Soumis par Michel Lambert le
Toutes les ethnies du Québec avaient des collations entre les repas qu’on servait aux invités qui arrivaient à l’improviste ou pour une visite attendue. Je commence aujourd’hui une série d’articles qui définira un peu plus cette partie de notre patrimoine culinaire. Je vous parlerai aujourd’hui des bouchées salées.
Bouchées
Les bouchées sont une variété d’amuse-bouche. La haute cuisine utilise le terme pour désigner des petits vol-au-vent remplis de viande ou de poisson en sauce qu’on peut avaler d’un seul trait. Mais le terme s’est élargi, chez nous, à toutes sortes de mets présentées en petite quantité de la grosseur d’une cuiller. Ils sont souvent des petits beignets, des petits canapés carrés de 2-3 cm, des boulettes diverses de fromage ou de viandes, etc.

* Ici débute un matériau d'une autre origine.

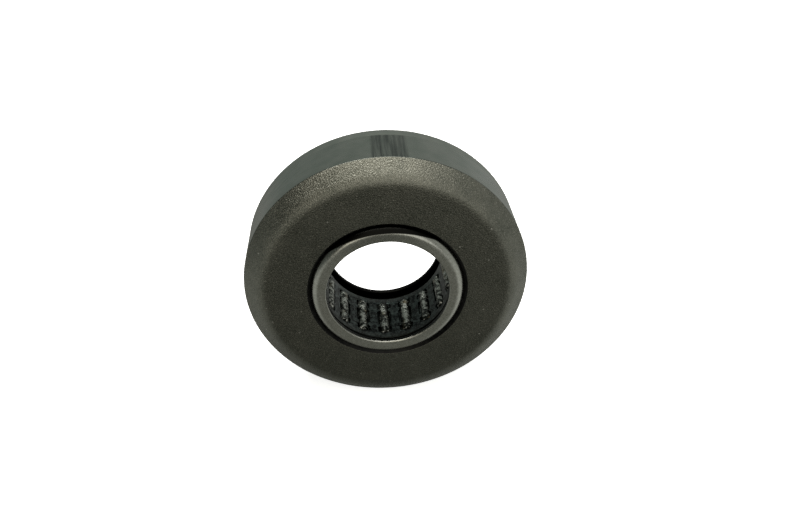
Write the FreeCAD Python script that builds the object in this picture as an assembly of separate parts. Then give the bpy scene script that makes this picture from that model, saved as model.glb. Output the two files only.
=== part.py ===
import FreeCAD, Part
import math
import os

# Yoke-type cam roller with a drawn-cup needle bearing pressed into it.
# All lengths are in millimetres and all angles in degrees.
# The origin is the roller's centre, +Y is its axis and +Z is up. The first needle is at the bottom.

# Outer roller: a thick hardened tyre, the same on both sides.
ROLLER_DIAMETER = 52.0
ROLLER_WIDTH = 15.6
CHAMFER_REACH = 3.2
CHAMFER_DEPTH = 2.5
CHAMFER_BLEND = 4.0
TREAD_EDGE_ROUND = 0.1
BORE_CHAMFER = 0.6

# Bearing cup: sheet steel drawn to a sleeve, with a lip bent inward at each end.
CUP_DIAMETER = 28.0
CUP_WIDTH = 16.6
CUP_WALL = 1.0
LIP_THICKNESS = 0.9
LIP_BORE_DIAMETER = 22.3
CUP_BEND = 1.5
CUP_INNER_BEND = 0.25
LIP_EDGE_ROUND = 0.25

# Needles: they roll on the cup's inside wall and carry the shaft between them.
SHAFT_DIAMETER = 22.0
NEEDLE_COUNT = 17
NEEDLE_DIAMETER = 1.98
NEEDLE_LENGTH = 8.8
NEEDLE_END_ROUND = 0.4
FIRST_NEEDLE_ANGLE = -90.0

# Cage: a steel ring with one pocket for each needle. It floats between the lips, nearer the front one.
CAGE_OUTER_DIAMETER = 25.2
CAGE_INNER_DIAMETER = 22.9
CAGE_WIDTH = 12.2
CAGE_CENTRE_Y = -0.65
CAGE_EDGE_ROUND = 0.25
POCKET_CLEARANCE = 0.03
POCKET_END_CLEARANCE = 0.05

# Windows: the pockets open wider on the inside of the cage, down to a step below the bars' faces.
# Two pairs of nibs in each window keep the full bar width and hold the needle in.
WINDOW_WIDTH = 2.6
WINDOW_DEPTH = 0.4
WINDOW_CORNER = 0.45
NIB_LENGTH = 0.9
NIB_SPACING = 4.8

# Worked out from the sizes above.
NEEDLE_RADIUS = NEEDLE_DIAMETER / 2
PITCH_RADIUS = SHAFT_DIAMETER / 2 + NEEDLE_RADIUS
POCKET_RADIUS = NEEDLE_RADIUS + POCKET_CLEARANCE
POCKET_LENGTH = NEEDLE_LENGTH + 2 * POCKET_END_CLEARANCE
CUT_MARGIN = 1.0

AXIS_START = FreeCAD.Vector(0, 0, 0)
AXIS_DIRECTION = FreeCAD.Vector(0, 1, 0)


def rounded_outline(corners):
    """Make a closed wire in the XY plane from corners (x, y, round).

    Each corner is rounded off by an arc of its own radius, or stays sharp where round is 0.
    """
    points = [FreeCAD.Vector(x, y, 0) for x, y, _ in corners]
    edges = []
    leave_points = []
    enter_points = []
    for index, corner in enumerate(corners):
        point = points[index]
        radius = corner[2]
        back = (points[index - 1] - point).normalize()
        ahead = (points[(index + 1) % len(points)] - point).normalize()
        if radius == 0:
            enter_points.append(point)
            leave_points.append(point)
            continue
        half_angle = back.getAngle(ahead) / 2
        reach = radius / math.tan(half_angle)
        bisector = (back + ahead).normalize()
        middle = point + bisector * (radius / math.sin(half_angle) - radius)
        enter_points.append(point + back * reach)
        leave_points.append(point + ahead * reach)
        edges.append(Part.Arc(enter_points[-1], middle, leave_points[-1]).toShape())
    for index, start in enumerate(leave_points):
        end = enter_points[(index + 1) % len(points)]
        edges.append(Part.LineSegment(start, end).toShape())
    return Part.Wire(Part.__sortEdges__(edges))


def turned(corners):
    """Turn an outline of corners (radius, y, round) about the roller's axis into a solid."""
    return Part.Face(rounded_outline(corners)).revolve(AXIS_START, AXIS_DIRECTION, 360)


def around_axis(shape, angle):
    """Copy a shape that was made on the +X side to an angle measured from +X towards +Z."""
    copy = shape.copy()
    copy.rotate(AXIS_START, AXIS_DIRECTION, -angle)
    return copy


def needle_angles():
    """List the angle of each needle, from the bottom one round towards +X."""
    pitch = 360.0 / NEEDLE_COUNT
    return [FIRST_NEEDLE_ANGLE + index * pitch for index in range(NEEDLE_COUNT)]


def make_outer_roller():
    """The tyre: ground tread, chamfers blended into the side faces, chamfered bore."""
    outer = ROLLER_DIAMETER / 2
    bore = CUP_DIAMETER / 2
    face = ROLLER_WIDTH / 2
    tread_end = face - CHAMFER_DEPTH
    chamfer_inner = outer - CHAMFER_REACH
    bore_edge = bore + BORE_CHAMFER
    bore_end = face - BORE_CHAMFER
    return turned([
        (outer, -tread_end, TREAD_EDGE_ROUND),
        (outer, tread_end, TREAD_EDGE_ROUND),
        (chamfer_inner, face, CHAMFER_BLEND),
        (bore_edge, face, 0),
        (bore, bore_end, 0),
        (bore, -bore_end, 0),
        (bore_edge, -face, 0),
        (chamfer_inner, -face, CHAMFER_BLEND),
    ])


def make_bearing_cup():
    """The drawn cup: one wall and two lips, with round bends outside and inside."""
    outer = CUP_DIAMETER / 2
    raceway = outer - CUP_WALL
    lip = LIP_BORE_DIAMETER / 2
    end = CUP_WIDTH / 2
    inside_end = end - LIP_THICKNESS
    return turned([
        (outer, -end, CUP_BEND),
        (outer, end, CUP_BEND),
        (lip, end, LIP_EDGE_ROUND),
        (lip, inside_end, LIP_EDGE_ROUND),
        (raceway, inside_end, CUP_INNER_BEND),
        (raceway, -inside_end, CUP_INNER_BEND),
        (lip, -inside_end, LIP_EDGE_ROUND),
        (lip, -end, LIP_EDGE_ROUND),
    ])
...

1. Bouchées de fruits de mer
Ainsi, en Basse Côte-Nord, on les fait au homard. À l’ile d’Anticosti, on les fait au crabe et au homard sur des toutes petites gaufrettes que l’on appelle des rosettes, souvenir sans doute de l’époque où le Château Meunier existait toujours. On se souviendra que Menier était un riche chocolatier français qui fit construire un magnifique château sur l’ile qu’il avait acquise en 1924. La compagnie forestière qui acheta l’ile pour y faire de l’exploitation forestière brula le château en 1953. Mais les descendants des gens qui travaillaient au château sont toujours vivants. Sur toute la Côte-Nord, on aime aussi beaucoup les moules ou les bigorneaux cuits à la vapeur qu’on sert embeurrées simplement ou bien les pétoncles cuits au four enrobés de bacon qu’on mange à l’aide un cure-dent. Les crevettes fraiches du golfe dans leur habit rose brillant sont les bouchées préférées des gens de l’Est du Québec, au printemps. Les beignets de rondelles d’encornets (calmars) font maintenant partie des bouchées de la Baie-des-Chaleurs. Dans la région de Québec, on fait des boules de fromage blanc au crabe et aux herbes que l’on sert en bouchées. Aux Iles de la Madeleine, on fait des petits beignets de coques qu’on offre en bouchées. Et partout, les fruits de mer en conserve font de belles bouchées comme c’est le cas pour les moules aux tomates ou au jus de tomate, les pentures de coques ou les padous (pétoncles) au sel, en Minganie.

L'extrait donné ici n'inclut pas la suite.